- Spot traders appear to be preparing for a potential rally, reducing the available supply of APT on exchanges.
- Derivative traders are taking a bearish stance — many are selling or placing short positions.
Aptos [APT] has demonstrated impressive performance in recent weeks despite current market sentiment. Over the past month, the asset has gained 24.34%, while weekly gains stood at a notable 12.76%.
At press time, spot traders had the upper hand, helping APT achieve a modest daily increase of 1.08%.
However, the sustainability of this rally remains uncertain. The key question is whether bullish momentum can withstand bearish pressure from the derivatives market.
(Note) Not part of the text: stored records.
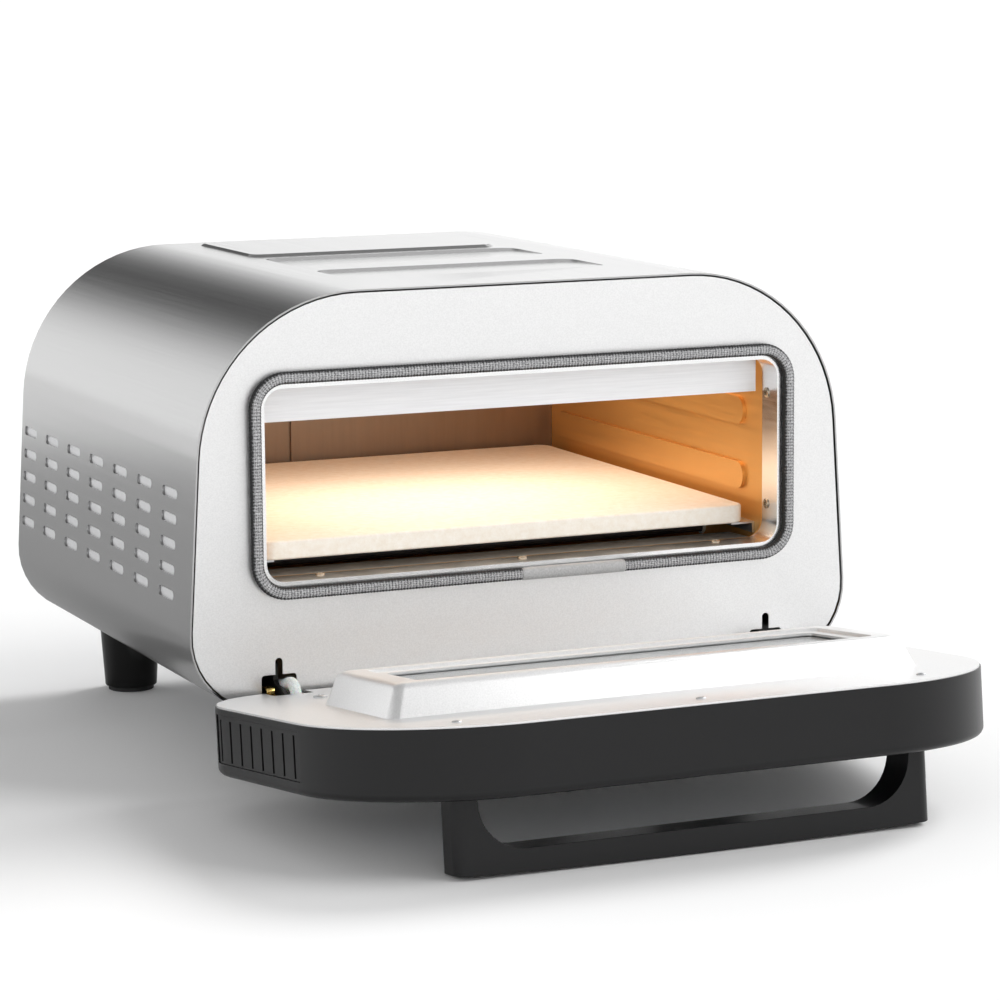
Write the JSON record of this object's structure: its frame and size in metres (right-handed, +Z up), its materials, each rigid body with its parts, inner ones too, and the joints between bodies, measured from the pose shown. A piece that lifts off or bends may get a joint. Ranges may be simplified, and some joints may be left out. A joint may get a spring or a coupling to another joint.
{
  "type": "countertop pizza oven",
  "caption": "Countertop pizza oven with rounded steel cabinet, drop-down glazed door with U handle, door seal, rod heaters, sliding baking stone, control knobs and tall round feet.",
  "frame": {"origin": "on the ground plane, under the centre of the whole object's box with the door resting open", "axes": "+X to the right seen from the front, +Y to the rear, +Z up"},
  "size_m": [0.4704, 0.6716, 0.3245],
  "materials": {
    "brushed_wrap": "brushed stainless steel",
    "blasted_steel": "fine bead-blasted stainless steel",
    "zinc_steel": "dull zinc-plated sheet and screws",
    "pale_sheet": "bright pressed sheet",
    "black_plastic": "fine matte black plastic",
    "foot_plastic": "glossy black plastic",
    "pad_rubber": "matte rubber",
    "seal_braid": "black and white glass-fibre braid",
    "heated_steel": "heat-tinted steel",
    "heater_sheath": "dark oxidised heater sheath",
    "ceramic_white": "plain unglazed ceramic",
    "blanket": "ceramic-fibre blanket",
    "stone": "cream cordierite baking stone",
    "board_green": "circuit board",
    "black_steel": "black oxide steel",
    "brass": "turned brass",
    "glass_inner": "clear heat-proof glass",
    "glass_outer": "dark tinted heat-proof glass",
    "lens_amber": "amber lens",
    "knob_plastic": "matte black plastic",
    "button_metal": "satin aluminium"
  },
  "bodies": {
    "oven_body": {"outer_shell": "brushed_wrap", "base_plate": "zinc_steel", "front_panel": "blasted_steel", "rear_panel": "zinc_steel", "rear_screws": "zinc_steel", "rear_spacer_left": "black_plastic", "rear_spacer_right": "black_plastic", "vent_baffle_left": "pale_sheet", "vent_baffle_right": "pale_sheet", "foot_front_left": "foot_plastic", "foot_front_right": "foot_plastic", "foot_rear_left": "foot_plastic", "foot_rear_right": "foot_plastic", "foot_pad_front_left": "pad_rubber", "foot_pad_front_right": "pad_rubber", "foot_pad_rear_left": "pad_rubber", "foot_pad_rear_right": "pad_rubber", "foot_screws": "zinc_steel", "throat_frame": "pale_sheet", "throat_screws": "zinc_steel", "door_seal": "seal_braid", "seal_sleeve": "pale_sheet", "cavity_liner": "heated_steel", "cavity_back_panel": "heated_steel", "throat_sill": "pale_sheet", "heat_baffle": "pale_sheet", "heater_upper_front": "heater_sheath", "heater_upper_rear": "heater_sheath", "heater_lower_front": "heater_sheath", "heater_lower_rear": "heater_sheath", "heater_supports": "ceramic_white", "insulation_blanket": "blanket", "stone_rail_left": "zinc_steel", "stone_rail_right": "zinc_steel", "temperature_probe": "ceramic_white", "power_board": "board_green", "terminal_block": "ceramic_white", "cord_gland": "black_plastic", "hinge_bracket_left": "black_steel", "hinge_bracket_right": "black_steel", "harness_body_half": "seal_braid"},
    "stone": {"pizza_stone": "stone"},
    "door": {"door_cover": "black_plastic", "door_inner_panel": "blasted_steel", "door_screws": "zinc_steel", "inner_glass": "glass_inner", "glass_clips": "zinc_steel", "outer_glass": "glass_outer", "vent_grille_left": "black_plastic", "vent_grille_right": "black_plastic", "handle": "black_plastic", "fascia_plate": "blasted_steel", "hinge_pins": "brass", "hinge_carriers": "black_steel", "harness_door_half": "seal_braid", "door_controls": "board_green", "indicator_lenses": "lens_amber"},
    "temperature_knob": {"temperature_knob": "knob_plastic"},
    "timer_knob": {"timer_knob": "knob_plastic"},
    "start_button": {"start_button": "button_metal"}
  },
  "joints": [
    {"name": "door_hinge", "type": "hinge", "parent": "oven_body", "child": "door", "pos_m": [0, -0.07438, 0.0637], "axis": [-1, 0, 0], "range_deg": [0, 83.8]},
    {"name": "stone_slide", "type": "slide", "parent": "oven_body", "child": "stone", "axis": [0, 1, 0], "range_m": [-0.3, 0]},
    {"name": "temperature_knob_turn", "type": "hinge", "parent": "door", "child": "temperature_knob", "pos_m": [-0.078, -0.10884, 0.02711], "axis": [0, -0.108, -0.9942], "range_deg": [-270, 0]},
    {"name": "timer_knob_turn", "type": "hinge", "parent": "door", "child": "timer_knob", "pos_m": [0.078, -0.10884, 0.02711], "axis": [0, -0.108, -0.9942], "range_deg": [-300, 0]},
    {"name": "start_button_press", "type": "slide", "parent": "door", "child": "start_button", "axis": [0, 0.108, 0.9942], "range_m": [0, 0.002], "stiffness_N_per_m": 400, "springref_m": -0.003}
  ]
}
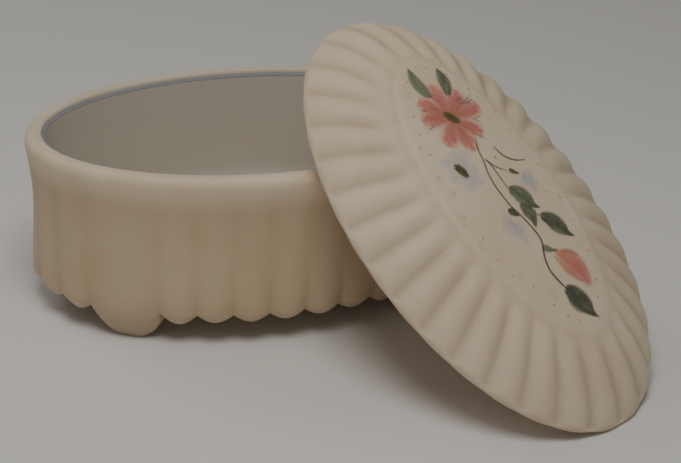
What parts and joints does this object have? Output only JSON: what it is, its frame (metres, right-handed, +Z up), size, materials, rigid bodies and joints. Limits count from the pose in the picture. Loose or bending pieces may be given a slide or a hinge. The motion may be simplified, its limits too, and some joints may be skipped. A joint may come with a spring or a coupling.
{
  "type": "lidded trinket box",
  "caption": "Oval covered trinket box in opaque satin glass: a scalloped dish on feet, its fluted, flower-painted lid taken off and leaning on the rim.",
  "frame": {"origin": "centre of the dish's oval, in the plane that its feet stand on", "axes": "+X along the dish's length, +Y across it, +Z up out of the dish's mouth"},
  "size_m": [0.1364, 0.124, 0.0681],
  "materials": {
    "dish_glass": "opaque satin-etched pressed glass, warm ivory",
    "lid_glass": "opaque satin-etched pressed glass, warm ivory, with a hand-painted enamel flower spray"
  },
  "bodies": {
    "dish": {"base_dish": "dish_glass"},
    "lid": {"lid": "lid_glass"}
  },
  "joints": [
    {"name": "lid_lift", "type": "slide", "parent": "dish", "child": "lid", "axis": [0, 0, 1], "range_m": [0, 0.06]}
  ]
}
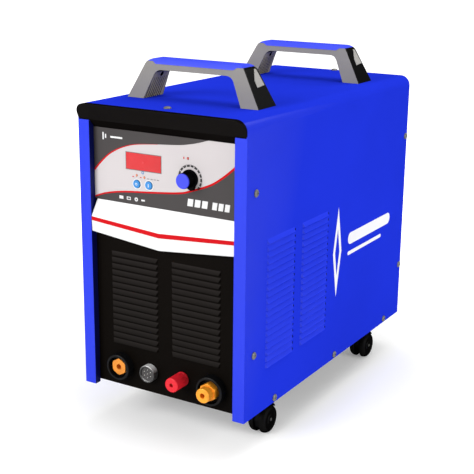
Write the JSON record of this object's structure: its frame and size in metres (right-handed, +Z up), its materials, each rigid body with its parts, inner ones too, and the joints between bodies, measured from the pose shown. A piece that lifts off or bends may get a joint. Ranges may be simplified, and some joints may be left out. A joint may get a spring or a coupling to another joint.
{
  "type": "plasma cutter unit",
  "caption": "Wheeled inverter plasma cutter: vented sheet-steel case with two lifting handles, front current control and torch sockets, rear fan and supply inlet.",
  "frame": {"origin": "on the floor under the middle of the case", "axes": "+Z up, -Y out of the control panel towards the operator, +X to the right as the operator faces the panel"},
  "size_m": [0.3268, 0.669, 0.628],
  "materials": {
    "brass": "machined",
    "breaker_grey": "moulded",
    "button_blue": "semi-gloss",
    "caster_black": "black paint",
    "circuit_board": "solder mask",
    "core_iron": "ferrite and varnished winding",
    "cover_blue": "satin powder coat",
    "display_block": "matte",
    "display_red": "tinted window",
    "fan_black": "moulded",
    "gland_black": "moulded nylon",
    "grip_blue": "soft matte",
    "guard_chrome": "plated wire",
    "handle_black": "moulded",
    "handle_grey": "fine grain",
    "knob_black": "matte",
    "knob_blue": "semi-gloss",
    "lamp": "diffused",
    "lever_black": "moulded",
    "overlay_print": "printed film, semi-gloss",
    "panel_black": "fine moulded grain",
    "panel_paint": "black powder coat",
    "post_red": "semi-gloss",
    "sink_aluminium": "extruded",
    "socket_black": "moulded",
    "socket_chrome": "plated",
    "socket_grey": "moulded",
    "trim_white": "smooth",
    "wheel_nylon": "moulded nylon",
    "zinc_steel": "zinc plated"
  },
  "bodies": {
    "case": {"air_inlet": "brass", "air_valve": "brass", "base_tray": "panel_paint", "breaker_body": "breaker_grey", "cable_gland": "gland_black", "caster_bolts": "zinc_steel", "caster_plates": "caster_black", "chevron_band": "trim_white", "control_board": "circuit_board", "control_panel": "overlay_print", "control_socket_insert": "socket_grey", "control_socket_shell": "socket_chrome", "cover_screws": "zinc_steel", "display_module": "display_block", "display_window": "display_red", "fan_frame": "fan_black", "fan_guard": "guard_chrome", "front_handle_core": "handle_black", "front_handle_faces": "handle_grey", "front_handle_grip": "grip_blue", "front_panel": "panel_black", "ground_stud": "zinc_steel", "handle_screws": "zinc_steel", "heat_sink": "sink_aluminium", "indicator_leds": "lamp", "main_transformer": "core_iron", "outer_cover": "cover_blue", "output_choke": "core_iron", "pilot_post_base": "post_red", "pilot_post_stud": "brass", "potentiometer": "zinc_steel", "power_board": "circuit_board", "rear_handle_core": "handle_black", "rear_handle_faces": "handle_grey", "rear_handle_grip": "grip_blue", "rear_panel": "panel_paint", "torch_socket_fitting": "brass", "torch_socket_housing": "socket_black", "visor": "panel_black", "work_socket_contact": "brass", "work_socket_housing": "socket_black"},
    "knob": {"current_knob": "knob_black", "knob_cap": "knob_blue"},
    "left_button": {"left_button": "button_blue"},
    "right_button": {"right_button": "button_blue"},
    "post_cap": {"pilot_post_cap": "post_red"},
    "fan": {"fan_rotor": "fan_black"},
    "lever": {"breaker_lever": "lever_black"},
    "swivel_fl": {"caster_hood_fl": "caster_black"},
    "wheel_fl": {"caster_wheels_fl": "wheel_nylon", "caster_axle_fl": "zinc_steel"},
    "swivel_fr": {"caster_hood_fr": "caster_black"},
    "wheel_fr": {"caster_wheels_fr": "wheel_nylon", "caster_axle_fr": "zinc_steel"},
    "swivel_rl": {"caster_hood_rl": "caster_black"},
    "wheel_rl": {"caster_wheels_rl": "wheel_nylon", "caster_axle_rl": "zinc_steel"},
    "swivel_rr": {"caster_hood_rr": "caster_black"},
    "wheel_rr": {"caster_wheels_rr": "wheel_nylon", "caster_axle_rr": "zinc_steel"}
  },
  "joints": [
    {"name": "knob_turn", "type": "hinge", "parent": "case", "child": "knob", "pos_m": [0.0505, -0.313, 0.458], "axis": [0, 1, 0], "range_deg": [-135, 135]},
    {"name": "left_button_press", "type": "slide", "parent": "case", "child": "left_button", "axis": [0, 1, 0], "range_m": [0, 0.0015]},
    {"name": "right_button_press", "type": "slide", "parent": "case", "child": "right_button", "axis": [0, 1, 0], "range_m": [0, 0.0015]},
    {"name": "post_cap_turn", "type": "hinge", "parent": "case", "child": "post_cap", "pos_m": [0.0335, -0.313, 0.1165], "axis": [0, -1, 0], "range_deg": [0, 360]},
    {"name": "fan_spin", "type": "hinge", "parent": "case", "child": "fan", "pos_m": [0, 0.283, 0.357], "axis": [0, 1, 0], "continuous": true},
    {"name": "breaker_throw", "type": "hinge", "parent": "case", "child": "lever", "pos_m": [-0.092, 0.3125, 0.51], "axis": [1, 0, 0], "range_deg": [0, 50]},
    {"name": "caster_swivel_fl", "type": "hinge", "parent": "case", "child": "swivel_fl", "pos_m": [-0.124, -0.168, 0.065], "axis": [0, 0, 1], "continuous": true},
    {"name": "wheel_spin_fl", "type": "hinge", "parent": "swivel_fl", "child": "wheel_fl", "pos_m": [-0.124, -0.148, 0.025], "axis": [1, 0, 0], "continuous": true},
    {"name": "caster_swivel_fr", "type": "hinge", "parent": "case", "child": "swivel_fr", "pos_m": [0.124, -0.168, 0.065], "axis": [0, 0, 1], "continuous": true},
    {"name": "wheel_spin_fr", "type": "hinge", "parent": "swivel_fr", "child": "wheel_fr", "pos_m": [0.124, -0.188, 0.025], "axis": [1, 0, 0], "continuous": true},
    {"name": "caster_swivel_rl", "type": "hinge", "parent": "case", "child": "swivel_rl", "pos_m": [-0.124, 0.198, 0.065], "axis": [0, 0, 1], "continuous": true},
    {"name": "wheel_spin_rl", "type": "hinge", "parent": "swivel_rl", "child": "wheel_rl", "pos_m": [-0.124, 0.218, 0.025], "axis": [1, 0, 0], "continuous": true},
    {"name": "caster_swivel_rr", "type": "hinge", "parent": "case", "child": "swivel_rr", "pos_m": [0.124, 0.198, 0.065], "axis": [0, 0, 1], "continuous": true},
    {"name": "wheel_spin_rr", "type": "hinge", "parent": "swivel_rr", "child": "wheel_rr", "pos_m": [0.124, 0.218, 0.025], "axis": [1, 0, 0], "continuous": true}
  ]
}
Spot traders seize control of bullish momentum
APT’s recent gains can largely be attributed to the actions of spot traders who have taken a bullish stance.
Data from the Exchange Netflow—a metric that tracks the inflow and outflow of APT across crypto exchanges—showed negative values for two consecutive days.
On the 16th and 17th of November, $2.03 million and $938.67K worth of APT, respectively, were withdrawn from exchanges. This trend demonstrated a shift in sentiment among traders.
Negative Exchange Netflow typically indicated that more assets are being moved out of exchange wallets into private wallets, suggesting accumulation for long-term holding.
This reduction in circulating supply on exchanges created a supply squeeze, often contributing to upward price pressure.
Derivative traders remain aggressive
Derivative traders continued to dominate the market with a bearish stance, as key on-chain metrics, including Open Interest, Liquidations, and the Long-to-Short ratio, signaled declining confidence in a price rally.
Data from Coinglass revealed a significant drop in Open Interest, which fell by 8.03% to $255.58 million.
This indicated that most unsettled contracts were now driven by short traders, who have taken control of the market momentum.
Simultaneously, long liquidations have surged, with $589.38K worth of positions wiped out. This reflected the market’s movement against traders who had bet on a price rally, further amplifying bearish sentiment.
Moreover, the Long-to-Short ratio has declined to 0.8822, indicating that, at press time, short traders outnumbered long traders.
This imbalance places additional pressure on any potential bullish momentum, making a sustained rally less likely in the short term.
APT’s next move on the chart
According to the chart, APT was in a consolidation phase at press time, trading within a symmetrical triangle pattern after bouncing off the $14.08 resistance.
This pattern often precedes a significant market rally, indicating that APT is set for a potential breakout.
For a continued rally to the upside, APT may first decline slightly to retest the $11.52 support level before rebounding, or it could push higher directly from its current position back toward the $14.08 resistance zone.
However, the $14.08 resistance could introduce significant selling pressure, potentially triggering a minor pullback.
Read Aptos’ [APT] Price Prediction 2024–2025
If bullish momentum remains strong, APT could break through this level, leading to a projected 37.27% gain and a new monthly high of $19.37.
Given these dynamics, spot traders appeared to have the upper hand, and this advantage may solidify if currently bearish on-chain metrics begin to shift positive.